In the latest issue of the RIBA Journal, Hugh Pearman talks about the extension to the village of Norton St Philip in Somerset, designed by Robert Adam with Lochailort Investments and Bloor Homes.
Robert Adam’s efforts to maintain context and the traditional village plan work at Norton St Philip
The style argument about modern versus traditional architecture, when it comes to building new homes in the countryside, is scarcely an issue. This is the great divide in architecture: with certain exceptions, cities are modernist, while rural England is traditionalist. Some town-and-country architects run separate offices for the two conditions, as Will Alsop used to do.

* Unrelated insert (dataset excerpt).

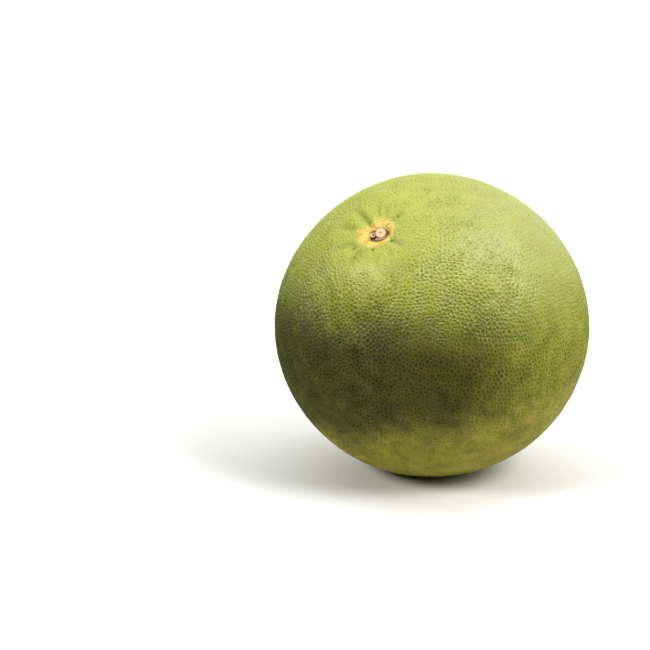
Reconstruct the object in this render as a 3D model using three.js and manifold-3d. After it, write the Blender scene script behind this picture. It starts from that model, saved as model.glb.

In swathes of the countryside, particularly near historic villages and market towns, you might make some headway with one-off homes in the Grand Designs manner, or even multiple-house developments in the HAB-style modern-vernacular vein, but a whole housing estate of more than 50 houses? Chances are the planners will feel deeply uneasy with anything that they don’t deem to be somehow stylistically contextual: and so, most likely, will be the local residents. In which case, better for everyone that your trad development is from the hand of a good architect rather than the half-baked offerings of the mass housebuilders. Here is an excellent example. Down in Somerset, Robert Adam is building a sizeable extension to the village of Norton St Philip. This is a very accomplished piece of work that shows a keen understanding of the way real villages are organised.